- Supreme Court of California

Decided February 28, 1969
- Full case name: The People v. Patrick Ireland
- Citation(s): 70 Cal.2d 522`450 P.2d 580; 75 Cal.Rptr. 188; 40 A.L.R.3d 1323;

Case history
- Prior history: 70 Cal. Rptr. 381 (reversed)

Holding
- An assault cannot serve as the predicate felony for a murder conviction under the felony murder rule.

Court membership
- Chief Justice: Roger J. Traynor
- Associate Justices: Mathew Tobriner, Raymond E. Peters, Stanley Mosk, Raymond L. Sullivan, Louis H. Burke, Marshal F. McComb

Case opinions
- Majority: Sullivan, joined by Traynor, Peters, Tobriner, Mosk, Burke
- Dissent: McComb

= People v. Ireland =

Californian court case

People v.

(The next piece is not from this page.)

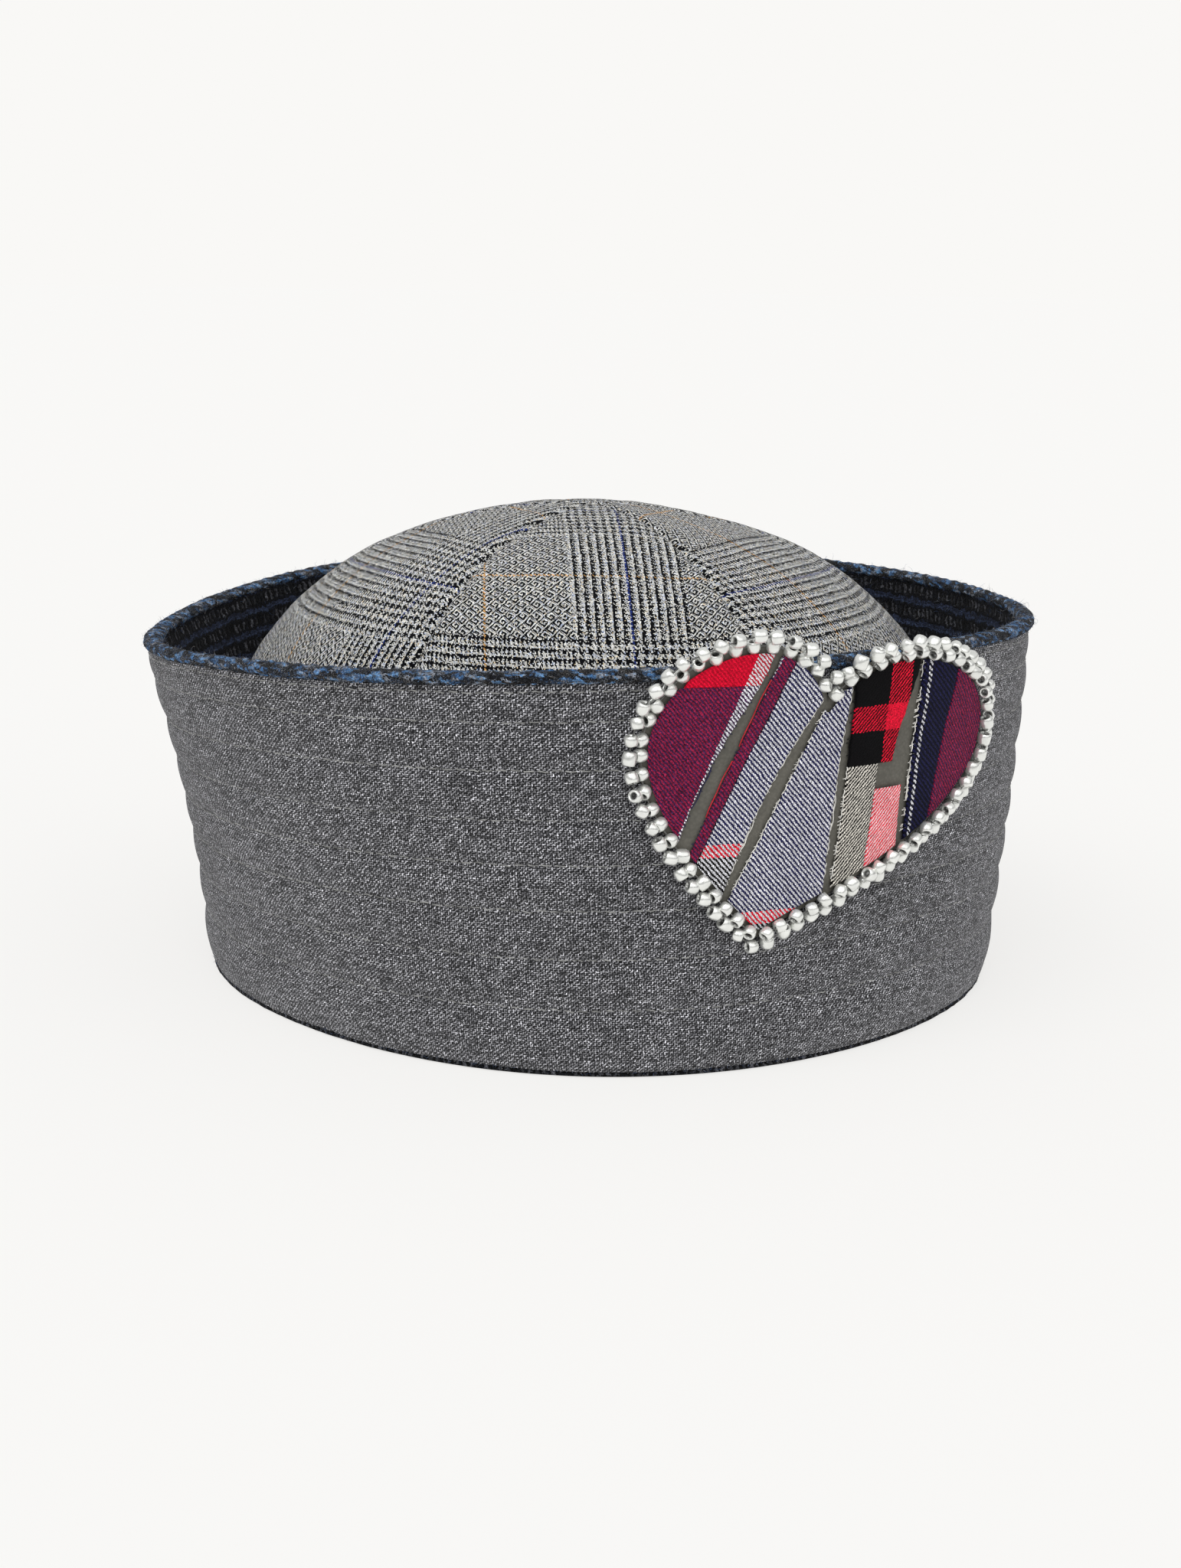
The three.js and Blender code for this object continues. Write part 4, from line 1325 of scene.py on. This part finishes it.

Ireland, 70 Cal.2d 522 (1969), was a case decided by the Supreme Court of California that first introduced the merger doctrine in that state.

==Decision==
The defendant shot his wife with two .38 caliber bullets and killed her. The defendant was convicted of second degree murder after jury instructions were given that included an instruction on the felony murder rule. The California Supreme Court reversed the conviction based on the merger doctrine. The court reasoned that the underlying assault merged with the resulting homicide in the sense that the homicide did not require a felonious purpose independent of that required for the assault.